Le très long règne du gouvernement Taschereau (tout près de 16 ans, un record inégalé) peut se diviser en deux parties. Dans la première, de 1920 à 1929, il continue en gros la politique d'industrialisation de Lomer Gouin et de Simon-Napoléon Parent. Il fait construire des routes reliant les grands centres urbains aux régions éloignées, telles l'Abitibi et la Gaspésie. De plus, il introduit des mesures sociales, telles la création de la Régie des Alcools, la loi sur les accidents de travail et la loi légalisant l'adoption. Une bonne conjoncture économique lui fait remporter les élections générales de 1923 et 1927 mais elles sont moins éclatantes toutefois que celles de Gouin.
La seconde période, de 1929 à 1936, est celle d'un long déclin suivi de la débâcle. Croyant à une crise passagère, le gouvernement Taschereau ne réagit pas tout de suite à la crise économique qui suit le krach de Wall Street. En 1931, il annonce une série de travaux publics mais le taux de chômage est trop haut pour qu'il soit contré. Il se tourne alors vers les secours directs, c'est-à-dire le versement de prestations aux chômeurs. Il préconise aussi le retour à la terre, c'est-à-dire le don de terres aux chômeurs dans les régions éloignées.

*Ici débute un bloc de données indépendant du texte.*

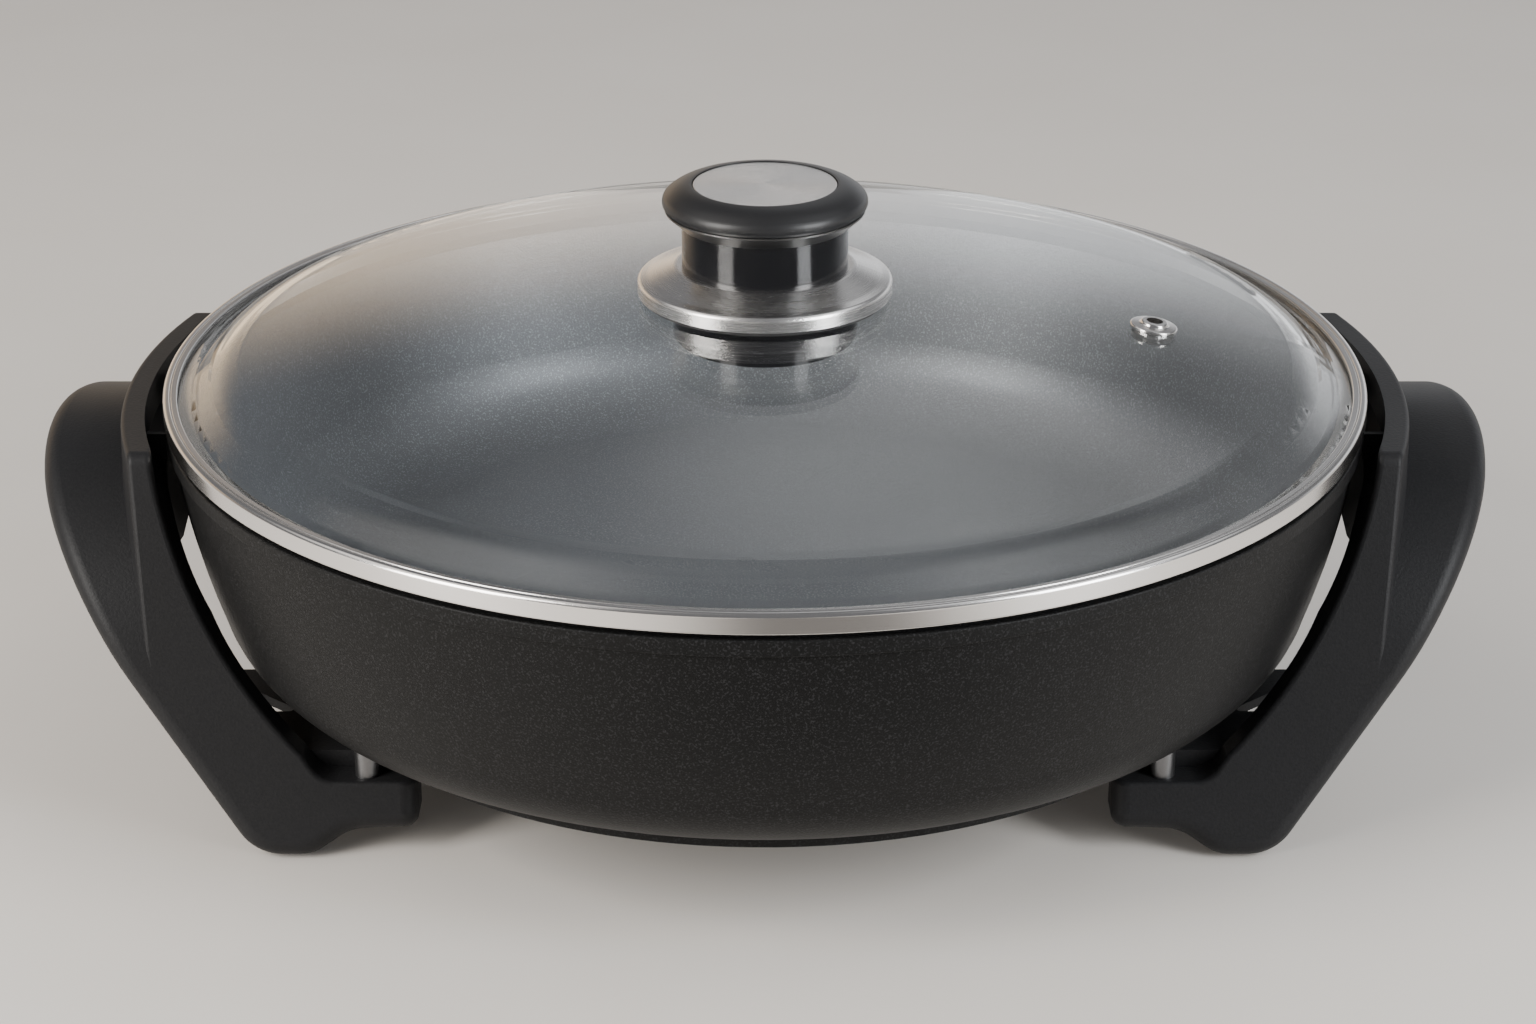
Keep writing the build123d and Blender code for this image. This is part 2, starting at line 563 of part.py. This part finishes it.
flange_line = FilletPolyline(
    (38.4, KNOB_SEAT_Z),
    (38.4, RIM_Z + 27.8),
    (35.5, RIM_Z + 28.6),
    (27.0, COLUMN_Z),
    (SPIGOT_RADIUS + 0.1, COLUMN_Z),
    radius=[1.4, 8.0, 3.0],
)
save("knob_flange", turned(make_face(offset(flange_line, amount=1.2, side=Side.LEFT, closed=True))))

column = Polygon(
    (INSERT_RADIUS + 0.02, KNOB_SEAT_Z),
    (SPIGOT_RADIUS, KNOB_SEAT_Z),
    (SPIGOT_RADIUS, COLUMN_Z),
    (25.0, COLUMN_Z),
    (25.0, COLLAR_Z),
    (12.1, COLLAR_Z),
    (12.1, COLLAR_Z - 3.5),
    (INSERT_RADIUS + 0.02, COLLAR_Z - 3.5),
    align=None,
)
save("knob_column", turned(column))
save("knob_insert", tube(INSERT_RADIUS, 3.05, KNOB_SEAT_Z + 0.5, COLLAR_Z - 4.5))

collar_flare = (25.5, COLLAR_Z), (30.0, CAP_Z - 0.5), (30.0, CAP_Z)
collar = Polygon((12.1, COLLAR_Z), *collar_flare, (12.1, CAP_Z), align=None)
save("knob_collar", turned(collar))

cap_top = RIM_Z + 57.0
cap_edge = ThreePointArc((29.6, CAP_Z), (30.8, CAP_Z + 2.4), (29.9, CAP_Z + 4.3))
cap_crown = TangentArc(cap_edge @ 1, (DISC_RADIUS + 0.9, cap_top), tangent=cap_edge % 1)
cap_rest = Polyline(
    cap_crown @ 1,
    (DISC_RADIUS + 0.2, cap_top),
    (DISC_RADIUS + 0.2, cap_top - 1.2),
    (0, cap_top - 1.2),
    (0, COLLAR_Z - 3.4),
    (12.0, COLLAR_Z - 3.4),
    (12.0, CAP_Z),
    cap_edge @ 0,
)
save("knob_cap", turned(make_face(Curve() + [cap_edge, cap_crown, cap_rest])))
save("knob_disc", fillet(rod(DISC_RADIUS, cap_top - 1.2, cap_top - 0.2).edges().group_by(Axis.Z)[-1], 0.3))

save("knob_lower_gasket", seat_on_dome(KNOB_HOLE, 26.8, LOWER_BASE_TOP, depth=GLASS))
lower_base = Polygon(
    (3.3, RIM_Z + 11.8),
    (8.0, RIM_Z + 11.8),
    (8.0, LOWER_BASE_Z),
    (LOWER_BASE_RADIUS, LOWER_BASE_Z),
    (LOWER_BASE_RADIUS, LOWER_BASE_TOP),
    (3.3, LOWER_BASE_TOP),
    align=None,
)
rounded = lower_base.vertices().sort_by_distance((LOWER_BASE_RADIUS, LOWER_BASE_Z))[:1]
save("knob_lower_base", turned(fillet(rounded, 3.2)))
save("knob_washer", tube(7.2, 3.1, RIM_Z + 10.8, RIM_Z + 11.8))
knob_screw = fillet(rod(5.0, RIM_Z + 7.4, RIM_Z + 10.8).edges().group_by(Axis.Z)[0], 1.0)
save("knob_screw", knob_screw + rod(2.95, RIM_Z + 10.8, RIM_Z + 39.5))
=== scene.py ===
from math import cos, pi, radians, sin

import bpy
import numpy as np
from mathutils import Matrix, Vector


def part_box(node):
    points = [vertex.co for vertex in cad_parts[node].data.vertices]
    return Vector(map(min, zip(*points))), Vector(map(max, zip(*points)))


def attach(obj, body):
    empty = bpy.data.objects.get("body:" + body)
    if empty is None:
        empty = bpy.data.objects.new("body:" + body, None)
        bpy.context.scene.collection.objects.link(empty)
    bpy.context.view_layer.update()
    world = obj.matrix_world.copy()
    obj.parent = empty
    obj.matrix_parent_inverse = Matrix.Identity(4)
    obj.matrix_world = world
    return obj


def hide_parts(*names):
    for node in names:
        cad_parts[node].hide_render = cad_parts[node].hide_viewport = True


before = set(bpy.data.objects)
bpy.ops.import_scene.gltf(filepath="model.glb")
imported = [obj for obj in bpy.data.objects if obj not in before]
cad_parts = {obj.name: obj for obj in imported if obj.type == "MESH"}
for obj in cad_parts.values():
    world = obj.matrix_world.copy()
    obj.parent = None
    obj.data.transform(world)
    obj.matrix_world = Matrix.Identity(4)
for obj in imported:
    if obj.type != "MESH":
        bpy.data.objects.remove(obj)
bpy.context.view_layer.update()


# ---------------------------------------------------------------- viewpoint
# The viewer stands 92 cm in front of the pan's axis and 47 cm above the counter, and looks down
# at 23.5 degrees through a 76 mm lens, so the skillet just fills the width of the frame.
def placed(name, data):
    """A new object in the scene that shows the data."""
    thing = bpy.data.objects.new(name, data)
    bpy.context.scene.collection.objects.link(thing)
    return thing


lens = bpy.data.cameras.new("viewpoint")
lens.lens = 75.94
downward_tilt = 0.4106
viewpoint = placed("viewpoint", lens)
viewpoint.location = (0.0009, -0.92296, 0.47309)
viewpoint.rotation_euler = (pi / 2 - downward_tilt, 0, 0)
bpy.context.scene.camera = viewpoint


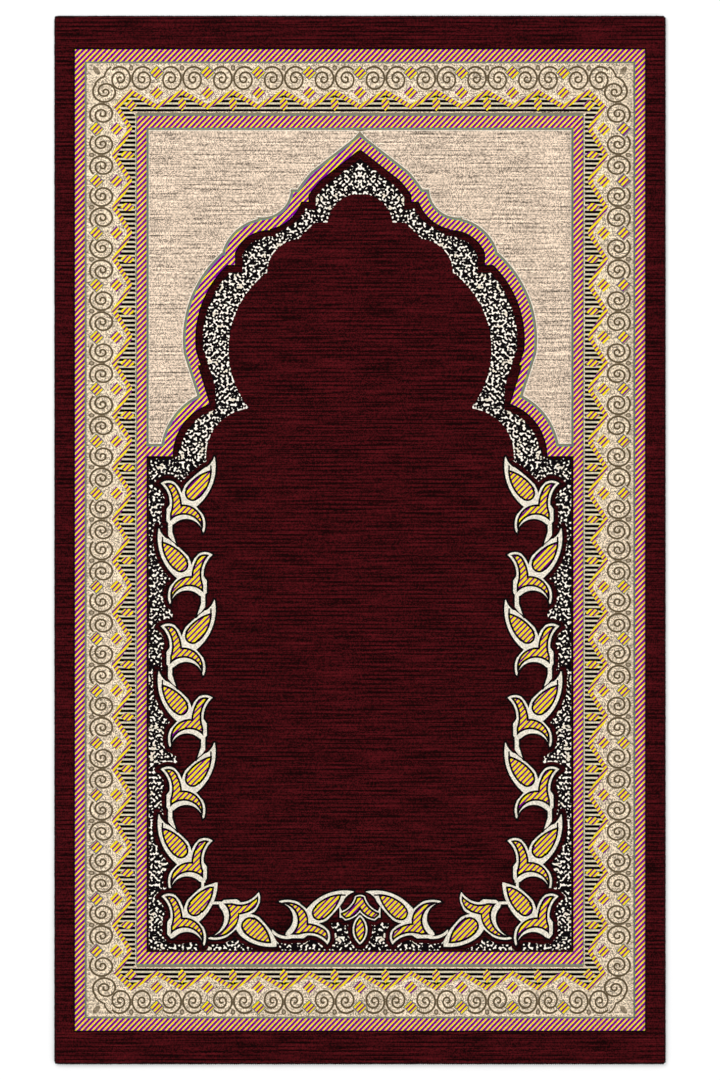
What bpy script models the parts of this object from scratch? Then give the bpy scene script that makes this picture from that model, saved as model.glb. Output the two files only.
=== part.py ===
"""Prayer rug: one flat rectangle of cut-pile cloth, lying on its back.

Metres, +Z up. The origin is the middle of the underside. +Y runs towards the point of the woven arch,
which is the head end of the rug, and +X runs to the right as the rug is seen from above.
"""

import math

import bpy
import bmesh

# Driving dimensions
RUG_WIDTH = 0.700
RUG_LENGTH = 1.200
GROUND_WEAVE_THICKNESS = 0.0012
PILE_HEIGHT = 0.0048
RUG_THICKNESS = GROUND_WEAVE_THICKNESS + PILE_HEIGHT

# The overcast edge rounds the cloth off, tightly under the ground weave and softly over the pile
UNDER_ROUND = 0.0010
PILE_ROUND = 0.0022
CORNER_RADIUS = 0.0040
EDGE_STEPS = 4
CORNER_STEPS = 6

# Finish
PILE_COLOUR = (0.040, 0.004, 0.006, 1.0)
PILE_ROUGHNESS = 0.95


def clear_scene():
    for obj in list(bpy.data.objects):
        bpy.data.objects.remove(obj, do_unlink=True)


def edge_section():
    """Inset and height of each outline, from the underside, round the edge and up onto the pile."""
    section = []
    for step in range(EDGE_STEPS + 1):
        angle = 0.5 * math.pi * step / EDGE_STEPS
        section.append((UNDER_ROUND * (1 - math.sin(angle)), UNDER_ROUND * (1 - math.cos(angle))))
    for step in range(EDGE_STEPS + 1):
        angle = 0.5 * math.pi * step / EDGE_STEPS
        inset = PILE_ROUND * (1 - math.cos(angle))
        height = RUG_THICKNESS - PILE_ROUND * (1 - math.sin(angle))
        section.append((inset, height))
    return section


def outline(inset):
    """The rug's rectangle with its four corners rounded, drawn in by the inset."""
    radius = CORNER_RADIUS - inset
    points = []
    for corner, (side_x, side_y) in enumerate(((1, 1), (-1, 1), (-1, -1), (1, -1))):
        centre_x = side_x * (RUG_WIDTH / 2 - CORNER_RADIUS)
        centre_y = side_y * (RUG_LENGTH / 2 - CORNER_RADIUS)
        for step in range(CORNER_STEPS + 1):
            angle = 0.5 * math.pi * (corner + step / CORNER_STEPS)
            points.append((centre_x + radius * math.cos(angle), centre_y + radius * math.sin(angle)))
    return points


def pile_material():
    material = bpy.data.materials.new("pile")
    material.use_nodes = True
    shader = material.node_tree.nodes["Principled BSDF"]
    shader.inputs["Base Color"].default_value = PILE_COLOUR
    shader.inputs["Roughness"].default_value = PILE_ROUGHNESS
    shader.inputs["Metallic"].default_value = 0.0
    return material


def make_rug():
    """The whole cloth as one closed solid, flat on both faces."""
    shape = bmesh.new()
    rings = []
    for inset, height in edge_section():
        rings.append([shape.verts.new((x, y, height)) for x, y in outline(inset)])
    for lower, upper in zip(rings, rings[1:]):
        for here in range(len(lower)):
            after = (here + 1) % len(lower)
            shape.faces.new((lower[here], lower[after], upper[after], upper[here]))
    shape.faces.new(reversed(rings[0]))
    shape.faces.new(rings[-1])

    mesh = bpy.data.meshes.new("rug")
    shape.to_mesh(mesh)
    shape.free()
    mesh.shade_smooth()
    mesh.set_sharp_from_angle(angle=math.radians(40))
    mesh.materials.append(pile_material())
    rug = bpy.data.objects.new("rug", mesh)
    bpy.context.scene.collection.objects.link(rug)
    return rug


clear_scene()
make_rug()
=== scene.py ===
"""A machine-woven prayer rug: ground weave, five zones of cut pile and an overcast edge."""

import math

import bmesh
import bpy
from bpy.props import FloatProperty, FloatVectorProperty, IntProperty, PointerProperty
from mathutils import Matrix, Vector


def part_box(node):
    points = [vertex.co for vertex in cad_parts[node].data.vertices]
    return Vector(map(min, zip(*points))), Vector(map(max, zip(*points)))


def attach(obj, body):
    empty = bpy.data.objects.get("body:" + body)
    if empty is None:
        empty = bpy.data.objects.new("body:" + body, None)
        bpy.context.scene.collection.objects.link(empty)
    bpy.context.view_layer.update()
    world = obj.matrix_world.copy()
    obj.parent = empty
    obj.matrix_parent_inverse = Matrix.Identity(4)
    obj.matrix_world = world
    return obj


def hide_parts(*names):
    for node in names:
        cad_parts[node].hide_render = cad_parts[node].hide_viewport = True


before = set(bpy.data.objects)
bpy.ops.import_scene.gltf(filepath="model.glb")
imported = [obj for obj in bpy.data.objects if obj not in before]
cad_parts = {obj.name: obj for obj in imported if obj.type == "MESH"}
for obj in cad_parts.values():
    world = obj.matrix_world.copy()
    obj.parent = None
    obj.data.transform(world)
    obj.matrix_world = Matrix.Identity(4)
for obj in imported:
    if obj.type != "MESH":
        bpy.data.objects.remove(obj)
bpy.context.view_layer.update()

bl_info = {
    "name": "Prayer Rug",
    "version": (1, 0, 0),
    "blender": (4, 5, 0),
    "location": "View3D > Sidebar > Prayer Rug",
    "description": "Weaves a prayer rug with an arched niche, a vine and a scroll border",
    "category": "Add Mesh",
}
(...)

Dépassé par les événements, le gouvernement Taschereau prête le flanc à une critique de plus en plus féroce. Des libéraux, insatisfaits des mesures gouvernementales, quittent le Parti et fondent l'Action libérale nationale sous la direction de Paul Gouin, le fils de l'ancien premier ministre. Ils accusent les trusts financiers d'être la cause de la Crise et Taschereau d'être leur marionnette. Une alliance avec les conservateurs de Maurice Duplessis se traduit par une quasi-défaite aux élections de 1935. Quelques mois plus tard, le Comité des comptes publics démontre que le gouvernement est gangrené par la corruption. Taschereau n'a plus le choix que de démissionner.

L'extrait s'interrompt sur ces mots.